Leave while you still feel good — not depleted.
Moderation isn’t restriction; it’s sustainability. When your nervous system is cared for, joy becomes easier to access — and easier to stay with.
Eat & Drink With Presence
Holiday food isn’t the enemy — it’s part of the joy. The richness, sweetness, and indulgence of this season are woven into tradition, memory, and celebration. These flavors help mark this time of year as special.
But food and drink are also energy, and what we consume influences how we feel during and after the holidays. When we eat or drink on autopilot, to numb, or to override emotion, it can leave us depleted, foggy, or disconnected. Instead of approaching holiday meals with rules or guilt, invite curiosity:
What am I actually craving — physically or emotionally?
What would feel good now and later?
Which foods bring joy? Which drain me?
How do I want my body to feel tomorrow?
Rather than framing this as discipline, think of it as priming your body — giving it what it needs to carry you through this season with steadiness, clarity, and energy. Presence turns eating into connection rather than coping. And when food is chosen with awareness, it can be both delicious and supportive — nourishment that helps you feel more alive, not less.
Stay Connected to Your Body
One of the fastest ways to become overwhelmed at holiday events is to unknowingly disconnect from the body — drifting into performance, smiling through discomfort, or overriding tiredness.
Three simple grounding practices:
Feel your feet against the floor.
Relax your jaw and shoulders.
Notice one physical sensation: temperature, texture, breath.
Even five seconds brings you back to yourself
Keep a Space at Home as Your Grounding Place
The holidays can make the inside and outside world loud and overstimulating. Even if the rest of your home is decorated for the season, consider keeping at least one room calm, quiet, and minimally adorned. This space becomes your reset spot — a place to exhale, recharge, and reconnect with yourself. Think of it as a personal charging station, not a stage for performance. Gentle lighting, uncluttered surfaces, and small rituals can help this grounding space truly support your energy throughout the season.
Don’t Abandon Your Routines — Even the Smallest Ones Count
Your routines are not chores — they’re scaffolding. They’re the structure that holds your foundation upright. When we drift too far from our daily rhythm during the holidays, we can feel off-center, off-balance, and emotionally undefined without even knowing why.
The holidays are just one chapter in the year — not the whole story. Maintaining small routines through this season creates stability. It signals safety to the nervous system and keeps you connected to yourself, rather than swept away by the moment.
These are not restrictions — they’re anchors.
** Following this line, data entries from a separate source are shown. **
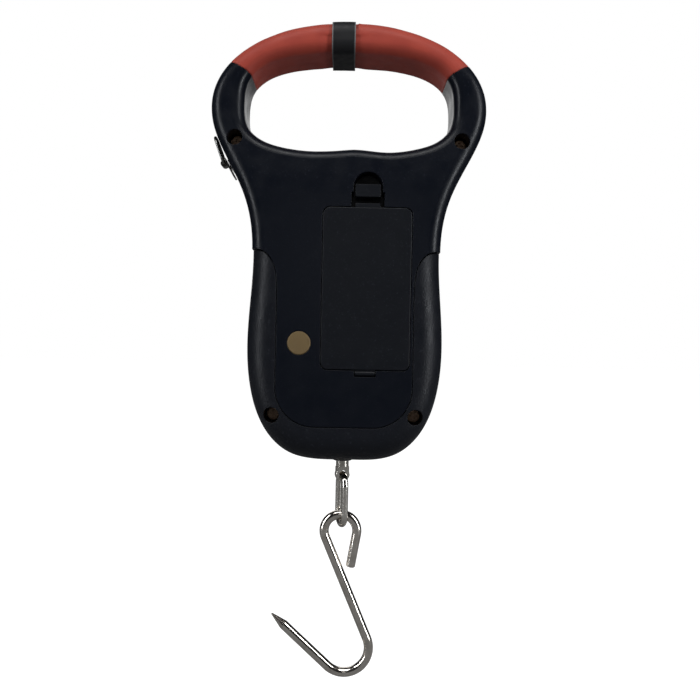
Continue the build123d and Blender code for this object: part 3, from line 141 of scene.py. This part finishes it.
def make_floor():
    """A pale floor under the hook that the camera sees as white."""
    low = cad_box[0][2] - FLOOR_DROP
    half = FLOOR_HALF
    mesh = bpy.data.meshes.new("floor")
    corners = [(-half, -half, low), (half, -half, low), (half, half, low), (-half, half, low)]
    mesh.from_pydata(corners, [], [(0, 1, 2, 3)])
    floor = bpy.data.objects.new("floor", mesh)
    bpy.context.scene.collection.objects.link(floor)
    material = bpy.data.materials.new("floor_paper")
    material.use_nodes = True
    nodes = material.node_tree.nodes
    links = material.node_tree.links
    shader = nodes["Principled BSDF"]
    shader.inputs["Base Color"].default_value = (FLOOR_GREY, FLOOR_GREY, FLOOR_GREY, 1)
    shader.inputs["Roughness"].default_value = 0.9
    shader.inputs["Specular IOR Level"].default_value = 0.1
    shader.inputs["Emission Color"].default_value = (1, 1, 1, 1)
    path = nodes.new("ShaderNodeLightPath")
    glow = nodes.new("ShaderNodeMapRange")
    glow.inputs["To Min"].default_value = FLOOR_LIGHT
    glow.inputs["To Max"].default_value = 1.0
    links.new(path.outputs["Is Camera Ray"], glow.inputs["Value"])
    links.new(glow.outputs[0], shader.inputs["Emission Strength"])
    mesh.materials.append(material)


make_camera()
make_world()
make_floor()
make_light("top_key", (0.05, 0.42, 0.62), (0.60, 0.30), 4.2)
make_light("left_strip", (0.55, 0.30, -0.02), STRIP, 3.4, COOL_WHITE)
make_light("right_strip", (-0.55, 0.30, -0.02), STRIP, 4.8, COOL_WHITE)
make_light("well_fill", (0.0, 0.45, -0.02), (0.06, 0.06), 0.035)
make_light("front_fill", (0.1, -0.9, 0.35), (0.8, 0.8), 2.5)
bpy.context.scene.view_settings.view_transform = "Standard"


# --- Materials

CUT_EDGE = 0.00045            # width of the light edge where the band was cut
BEVEL_SAMPLES = 6


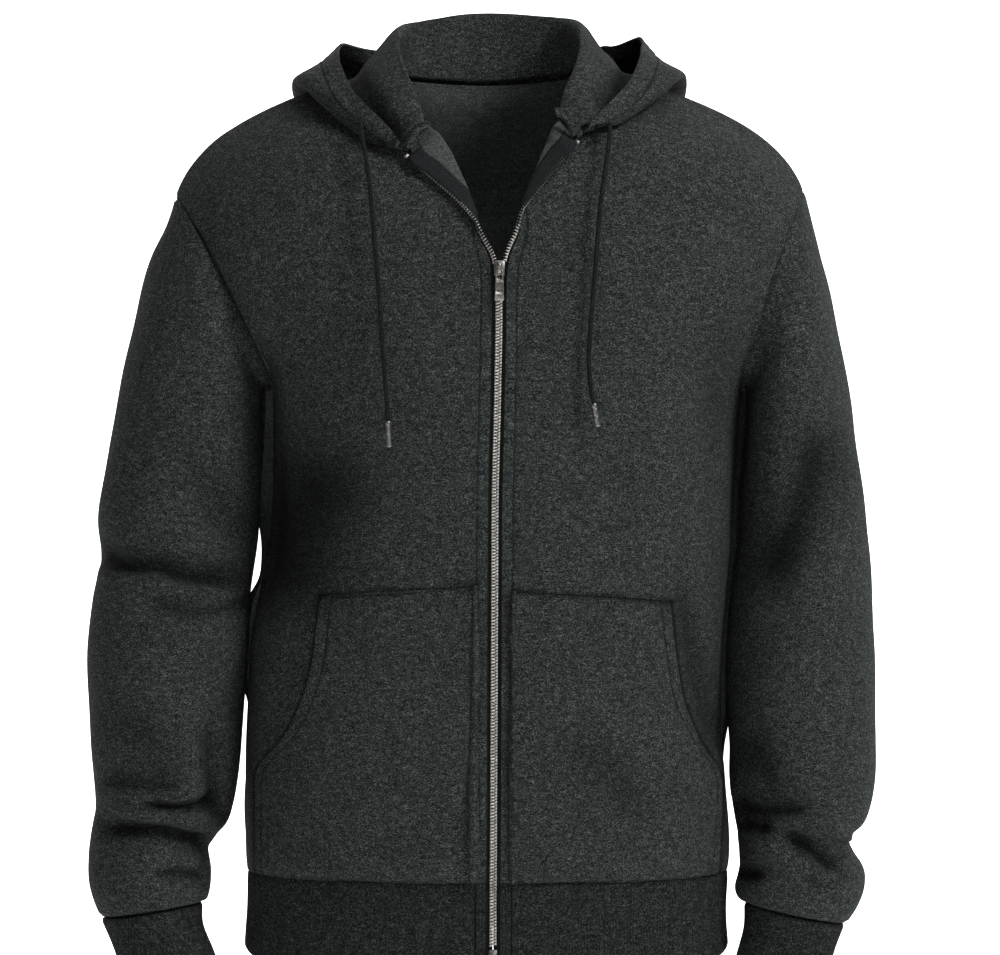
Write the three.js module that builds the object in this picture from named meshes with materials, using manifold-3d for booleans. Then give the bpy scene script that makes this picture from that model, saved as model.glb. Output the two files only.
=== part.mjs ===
// Zip-up hoodie of charcoal heather fleece, worn, zipped to the chest, hood folded down.
// Millimetres, +Z up. The front faces -Y and the wearer's right is at -X.
// The origin is the middle of the neck opening, level with its side points.
// Every piece of cloth is one closed wall, grown from a grid of points on its middle surface.

import * as THREE from 'three';
import { mergeVertices } from 'three/addons/utils/BufferGeometryUtils.js';
import Module from 'manifold-3d';

// Driving sizes
const FLEECE = 2.2;
const RIB = 2.4;
const HOOD_FLEECE = 2.6;
const POCKET_FLEECE = 2.0;
const TAPE = 0.9;
const SEAM_GAP = 0.3;
const SHOULDER_GAP = 1.1;
const SIDE_GAP = 0.5;
const ARMHOLE_SEAM_GAP = 2.6;
const MERGE_DISTANCE = 1e-4;
const NECK_X = -6;
const RIGHT = -1;
const LEFT = 1;

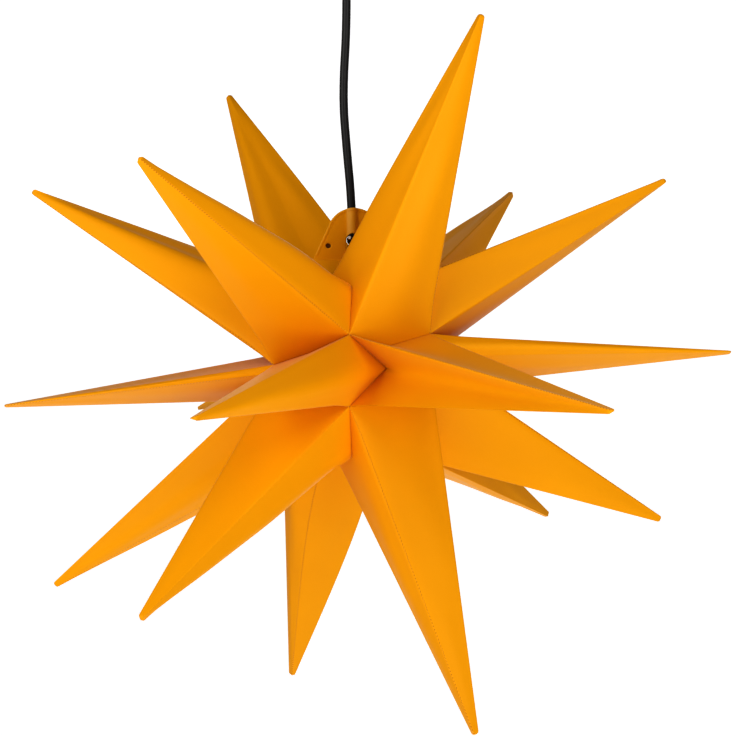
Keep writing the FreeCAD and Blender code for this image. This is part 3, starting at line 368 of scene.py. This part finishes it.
turned("holder_shell_moulding", [(1.93, 60, 0.2), (17, 60, 0.4), (17, 34, 1.5), (15, 30, 0.7),
                                 (11.03, 30, 0.4), (11.03, 35, 0.1), (7.55, 35, 0.1), (7.55, 56, 0.1),
                                 (1.93, 56, 0.1)],
       holder_black, "star", "holder_shell", LAMP, apart=0.001, round_steps=240,
       carve=grooves(0.017, 0.038, 0.056, 0.0005, ribs=30))
THREAD_PITCH = 0.00282
turned("contact_sleeve_thread", [(7.02, 55.2, 0.1), (7.52, 55.2, 0.2), (7.52, 35.2, 0.2), (7.02, 35.2, 0.1)],
       brass, "star", "contact_sleeve", LAMP, apart=0.0003,
       carve=grooves(0.00752, 0.036, 0.055, 0.0004, pitch=THREAD_PITCH))
turned("centre_contact_rivet", [(0, 61, 0), (1.9, 61, 0.5), (1.9, 56, 0.1), (4, 56, 0.2), (4, 55.2, 0.3),
                                (0, 55.2, 0)],
       brass, "star", "centre_contact", LAMP, apart=0.0007)
turned("seal_ring_moulding", [(9, 35, 0.9), (11, 35, 0.7), (11, 31, 0.7), (9, 31, 0.9)],
       seal_rubber, "star", "seal_ring", LAMP, apart=0.0006)


# Bulb
# A small lamp of its own: a threaded plated cap, a white moulded body, a bare aluminium board with a ring
# of chips, and an opal globe.
cap_nickel = metal("cap_nickel", (0.55, 0.52, 0.47), (0.78, 0.75, 0.70), rough=0.24)
housing_white = moulded("housing_white", (0.72, 0.71, 0.68), (0.82, 0.81, 0.79), gloss=0.3)
globe_opal = moulded("globe_opal", (0.80, 0.79, 0.76), (0.88, 0.87, 0.85), depth=0.000004, gloss=0.28)
paint(metal("board_aluminium", (0.50, 0.50, 0.50), (0.72, 0.72, 0.72)), "led_board")
turned("bulb_cap_thread", [(0, 55.1, 0), (2.4, 55.1, 0.8), (3.9, 53.6, 0.5), (6.95, 53.6, 1),
                           (6.95, 34.6, 0.2), (6.45, 34.6, 0.1), (6.45, 52.1, 0.5), (0, 52.1, 0)],
       cap_nickel, "bulb", "bulb_cap", LAMP, apart=0.0003,
       carve=grooves(0.00695, 0.0365, 0.052, 0.0007, pitch=THREAD_PITCH))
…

When the rest of life becomes more stimulating, routine becomes even more essential. Without it, it’s like removing a supporting wall from a foundation that needs it to stay upright. With it, everything else stands stronger.
After the Holidays End: The Rise, The Fall, and The Return to Real Life
When the lights dim, the parties end, and the calendar clears, many people feel a sharp emotional drop — one that can feel like sadness, irritability, conflict, grief, or even depression. This is more common than most admit.
Holiday gatherings, celebrations, and vacations often offer a high: more stimulation, more connection, more novelty, more permission, more escape. The contrast back into regular life can feel jarring. Suddenly the routine that once felt familiar may seem unappealing, boring, or disappointing. We may even create unnecessary conflict, just to generate that intensity or that spark.
The truth is, the magic of the season is meant to be a temporary ornament, not a permanent state of being. When we get caught up in the sparkle, it’s easy to lose sight of reality. When we recognize the holidays for what they are — highlights, decorations, moments of joy layered onto our everyday existence — we can savor them fully without expecting the ordinary to feel extraordinary. Presence, not performance or longing, is what makes these moments truly spectacular.